**Exercise**
Write the material out again exactly.

**Data lines**
- - - - - - -
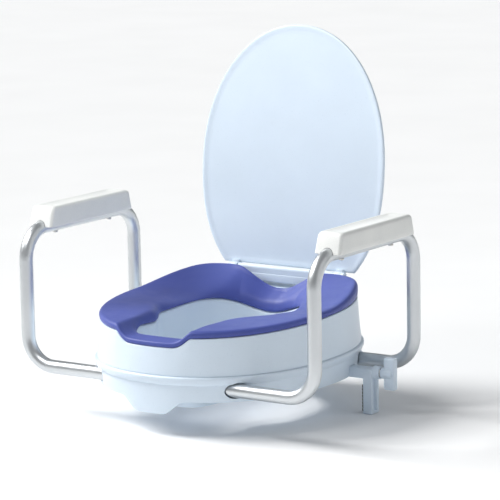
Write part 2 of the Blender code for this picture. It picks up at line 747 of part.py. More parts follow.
def make_assembly_screws():
    for side in ("right", "left"):
        for place, (x, y) in ASSEMBLY_SCREWS.items():
            screw(f"assembly_screw_{place}_{side}", (mirrored(side) * x, y, BASE_Z + 0.0014), 0.0040, 0.0020,
                  0.0019, 0.0200, "Z")


# ---------------------------------------------------------------- arms
def quarter(centre, start, end, steps=6):
    """Points of a quarter arc about centre, from centre + start to centre + end."""
    centre, start, end = Vector(centre), Vector(start), Vector(end)
    return [tuple(centre + start * math.cos(math.pi / 2 * k / steps) + end * math.sin(math.pi / 2 * k / steps))
            for k in range(steps + 1)]


def arm_path(extra=0.0):
    """Centre line of the right arm, from the tip of its front prong to the tip of its rear one."""
    r = BEND_R
    x, low, top = ARM_X, ARM_LOW_Z, ARM_TOP_Z
    front, rear = ARM_FRONT_Y, ARM_REAR_Y
    path = [(PRONG_FRONT_X - extra, front, low)]
    path += quarter((x - r, front, low + r), (0, 0, -r), (r, 0, 0))
    path += quarter((x, front + r, top - r), (0, -r, 0), (0, 0, r))
    path += quarter((x, rear - r, top - r), (0, 0, r), (0, r, 0))
    path += quarter((x - r, rear, low + r), (r, 0, 0), (0, 0, -r))
    path.append((PRONG_REAR_X - extra, rear, low))
    return path


def flip(points, side):
    return [(mirrored(side) * x, y, z) for x, y, z in points]


def make_arm(side):
    """Bent tube, moulded pad, the pad's two screws and a plug in the end of each prong."""
    m = mirrored(side)
    path = flip(arm_path(), side)
    arm = tube(f"arm_tube_{side}", path, TUBE_R, ALUMINIUM)
    hollow = tube(f"arm_hollow_{side}", flip(arm_path(0.010), side), TUBE_R - TUBE_WALL, None, CUTTERS)
    boolean(arm, hollow)
    pad = arm_pad(side)
    groove = tube(f"pad_groove_{side}", path, TUBE_R + 0.0005, None, CUTTERS)
    boolean(pad, groove)
    for place, y in zip(("front", "rear"), PAD_SCREW_Y):
        low = ARM_TOP_Z - TUBE_R
        through = rod(f"tube_hole_{place}_{side}", (m * ARM_X, y, ARM_TOP_Z), 0.0024, 0.040, "Z",
                      collection=CUTTERS, sides=14)
        boolean(arm, through)
        blind = rod(f"pad_hole_{place}_{side}", (m * ARM_X, y, ARM_TOP_Z + 0.009), 0.0024, 0.034, "Z",
                    collection=CUTTERS, sides=12)
        boolean(pad, blind)
        screw(f"arm_pad_screw_{place}_{side}", (m * ARM_X, y, low - GAP), 0.0045, 0.0028, 0.0019, 0.0350, "Z")
    for place, y, x in (("front", ARM_FRONT_Y, PRONG_FRONT_X), ("rear", ARM_REAR_Y, PRONG_REAR_X)):
        inner = (TUBE_R - TUBE_WALL) * 0.90
        plug = [(0.0, 0.012), (inner * 0.9, 0.012), (inner, 0.010), (inner, 0.0), (TUBE_R - 0.0002, 0.0),
                (TUBE_R - 0.0012, -0.0022), (0.0, -0.0022)]
        piece = turned(f"arm_end_plug_{place}_{side}", plug, (m * (x - GAP), y, ARM_LOW_Z), "X", RUBBER, 12)
        if m < 0:
            piece.matrix_world = Matrix.Translation((m * (x - GAP), y, ARM_LOW_Z)) @ Matrix.Rotation(
                -math.pi / 2, 4, "Y")
        shade(piece)
    shade(arm)


def arm_pad(side):
    """A long moulded block with rounded edges, whose ends lean in towards the top."""
    x = mirrored(side) * ARM_X

    def build(bm):
        bmesh.ops.create_cube(bm, size=1.0)
        for vert in bm.verts:
            rear, up = vert.co.y > 0, vert.co.z > 0
            lean = PAD_SLOPE if up else 0.0
            half = PAD_HALF - (0.0010 if up else 0.0)
            vert.co.x = x + math.copysign(half, vert.co.x)
            vert.co.y = PAD_REAR - lean * 0.6 if rear else PAD_FRONT + lean
            vert.co.z = PAD_TOP if up else PAD_BOTTOM
        bmesh.ops.bevel(bm, geom=[e for e in bm.edges if max(v.co.z for v in e.verts) > PAD_TOP - 0.001],
                        offset=0.0065, segments=3, profile=0.5, affect="EDGES")

    pad = add_object(f"arm_pad_{side}", mesh_from(f"arm_pad_{side}", build), CREAM)
    return shade(pad)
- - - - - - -
**Result for this task**
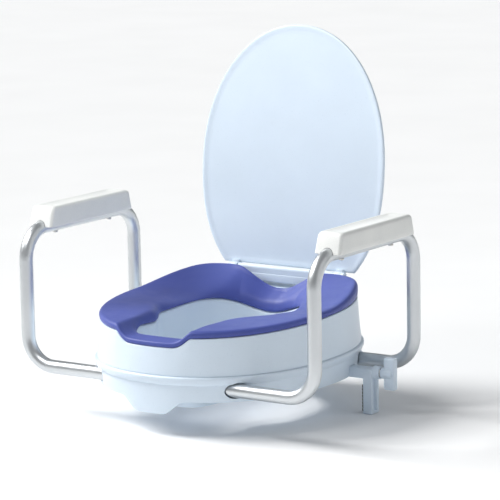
Write part 2 of the Blender code for this picture. It picks up at line 747 of part.py. More parts follow.
def make_assembly_screws():
    for side in ("right", "left"):
        for place, (x, y) in ASSEMBLY_SCREWS.items():
            screw(f"assembly_screw_{place}_{side}", (mirrored(side) * x, y, BASE_Z + 0.0014), 0.0040, 0.0020,
                  0.0019, 0.0200, "Z")


# ---------------------------------------------------------------- arms
def quarter(centre, start, end, steps=6):
    """Points of a quarter arc about centre, from centre + start to centre + end."""
    centre, start, end = Vector(centre), Vector(start), Vector(end)
    return [tuple(centre + start * math.cos(math.pi / 2 * k / steps) + end * math.sin(math.pi / 2 * k / steps))
            for k in range(steps + 1)]


def arm_path(extra=0.0):
    """Centre line of the right arm, from the tip of its front prong to the tip of its rear one."""
    r = BEND_R
    x, low, top = ARM_X, ARM_LOW_Z, ARM_TOP_Z
    front, rear = ARM_FRONT_Y, ARM_REAR_Y
    path = [(PRONG_FRONT_X - extra, front, low)]
    path += quarter((x - r, front, low + r), (0, 0, -r), (r, 0, 0))
    path += quarter((x, front + r, top - r), (0, -r, 0), (0, 0, r))
    path += quarter((x, rear - r, top - r), (0, 0, r), (0, r, 0))
    path += quarter((x - r, rear, low + r), (r, 0, 0), (0, 0, -r))
    path.append((PRONG_REAR_X - extra, rear, low))
    return path


def flip(points, side):
    return [(mirrored(side) * x, y, z) for x, y, z in points]


def make_arm(side):
    """Bent tube, moulded pad, the pad's two screws and a plug in the end of each prong."""
    m = mirrored(side)
    path = flip(arm_path(), side)
    arm = tube(f"arm_tube_{side}", path, TUBE_R, ALUMINIUM)
    hollow = tube(f"arm_hollow_{side}", flip(arm_path(0.010), side), TUBE_R - TUBE_WALL, None, CUTTERS)
    boolean(arm, hollow)
    pad = arm_pad(side)
    groove = tube(f"pad_groove_{side}", path, TUBE_R + 0.0005, None, CUTTERS)
    boolean(pad, groove)
    for place, y in zip(("front", "rear"), PAD_SCREW_Y):
        low = ARM_TOP_Z - TUBE_R
        through = rod(f"tube_hole_{place}_{side}", (m * ARM_X, y, ARM_TOP_Z), 0.0024, 0.040, "Z",
                      collection=CUTTERS, sides=14)
        boolean(arm, through)
        blind = rod(f"pad_hole_{place}_{side}", (m * ARM_X, y, ARM_TOP_Z + 0.009), 0.0024, 0.034, "Z",
                    collection=CUTTERS, sides=12)
        boolean(pad, blind)
        screw(f"arm_pad_screw_{place}_{side}", (m * ARM_X, y, low - GAP), 0.0045, 0.0028, 0.0019, 0.0350, "Z")
    for place, y, x in (("front", ARM_FRONT_Y, PRONG_FRONT_X), ("rear", ARM_REAR_Y, PRONG_REAR_X)):
        inner = (TUBE_R - TUBE_WALL) * 0.90
        plug = [(0.0, 0.012), (inner * 0.9, 0.012), (inner, 0.010), (inner, 0.0), (TUBE_R - 0.0002, 0.0),
                (TUBE_R - 0.0012, -0.0022), (0.0, -0.0022)]
        piece = turned(f"arm_end_plug_{place}_{side}", plug, (m * (x - GAP), y, ARM_LOW_Z), "X", RUBBER, 12)
        if m < 0:
            piece.matrix_world = Matrix.Translation((m * (x - GAP), y, ARM_LOW_Z)) @ Matrix.Rotation(
                -math.pi / 2, 4, "Y")
        shade(piece)
    shade(arm)


def arm_pad(side):
    """A long moulded block with rounded edges, whose ends lean in towards the top."""
    x = mirrored(side) * ARM_X

    def build(bm):
        bmesh.ops.create_cube(bm, size=1.0)
        for vert in bm.verts:
            rear, up = vert.co.y > 0, vert.co.z > 0
            lean = PAD_SLOPE if up else 0.0
            half = PAD_HALF - (0.0010 if up else 0.0)
            vert.co.x = x + math.copysign(half, vert.co.x)
            vert.co.y = PAD_REAR - lean * 0.6 if rear else PAD_FRONT + lean
            vert.co.z = PAD_TOP if up else PAD_BOTTOM
        bmesh.ops.bevel(bm, geom=[e for e in bm.edges if max(v.co.z for v in e.verts) > PAD_TOP - 0.001],
                        offset=0.0065, segments=3, profile=0.5, affect="EDGES")

    pad = add_object(f"arm_pad_{side}", mesh_from(f"arm_pad_{side}", build), CREAM)
    return shade(pad)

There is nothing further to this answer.